Wednesday, December 3rd, 2008

Being a fan of Kerouac, I was surprised when I read about this.

Associated Press
BY BRUCE DeSILVA

The Hippos Were Boiled in Their Tanks” (Grove Press, 214 pages, $24), by William S. Burroughs and Jack Kerouac: More than 60 years ago, when Jack Kerouac was 23 and William S. Burroughs was 30, they were arrested in New York City for helping a friend cover up a murder. Although neither had written anything worth mentioning yet, they fancied themselves writers. So, after they beat the rap, they collaborated on a novel based on the case.

Carr, Kerouac, Ginsberg, Burroughs

Kerouac, for one, thought the book was darned good. America’s publishers unanimously disagreed. And so the manuscript was tucked away, unloved and forgotten, until, at long last, Grove Press published it this month.
It was not worth the wait.

The real crime, which caused a sensation in 1944 New York, gave Kerouac and Burroughs a lot with which to work, but they failed to do much with it. The story is plodding, the characters uninteresting and the writing listless, with few hints at the innovative styles that would later make these writers icons of the beat generation. Perhaps the book will be of interest to literary scholars, but Grove could have posted it on an obscure internet site and spared the rest of us.

The real killer was Lucien Carr, a youth from a well-to-do family. The victim was David Kammerer, who had become infatuated with Carr years earlier in St. Louis while serving as his Boy Scout leader. Kammerer apparently came to New York to pursue Carr, their dance ending when the youth stabbed the older man in the chest with a scout knife, put stones in his pockets and shoved him into the Hudson River.

Carr promptly confessed to Burroughs and Kerouac, who did not call the police. In fact, the latter helped dispose of the murder weapon. Carr was later found guilty of second degree murder, but he was given only a two-year sentence after his lawyer argued that he had committed the crime to defend his honor from a homosexual predator. Carr served his time and went on to have a distinguished career as an editor. He died in 2005.

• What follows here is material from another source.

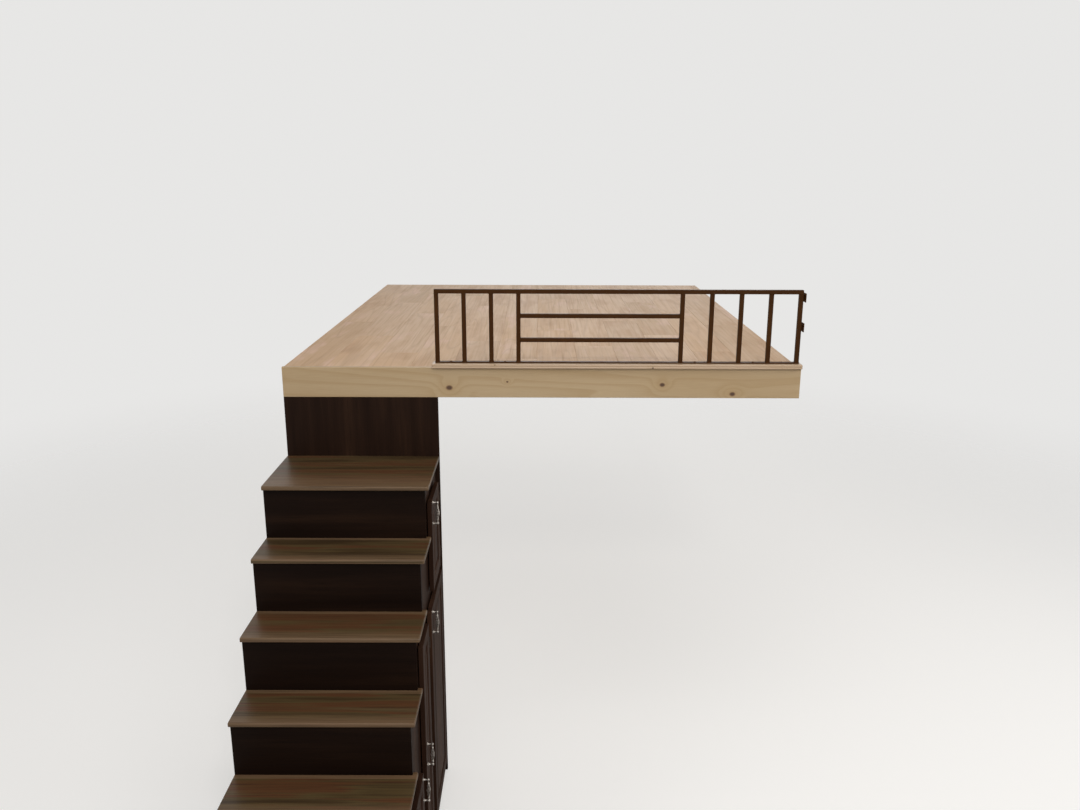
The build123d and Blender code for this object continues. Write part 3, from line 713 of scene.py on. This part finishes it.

The crime, with its bohemian characters and hints of pedopilia, was a lot more interesting in the newspapers of the day than it is in the novel.

Kerouac and Burroughs changed the names of all the characters, including themselves. Inexplicably, they also changed the murder weapon, turning the delicious detail of the scout knife into a hatchet. As “Mike Ryko” and “Will Dennison,” the authors take turns narrating the story in a hard-boiled style, trying to write like Mickey Spillane and making a mess of it.

The characters are aimless, intellectual wannabes who spend most of the book engaging in vacuous conversations while wandering from one seedy apartment and bar to another in pursuit of sex, drugs and whiskey.

It is impossible to work up much concern for what will happen to any of them.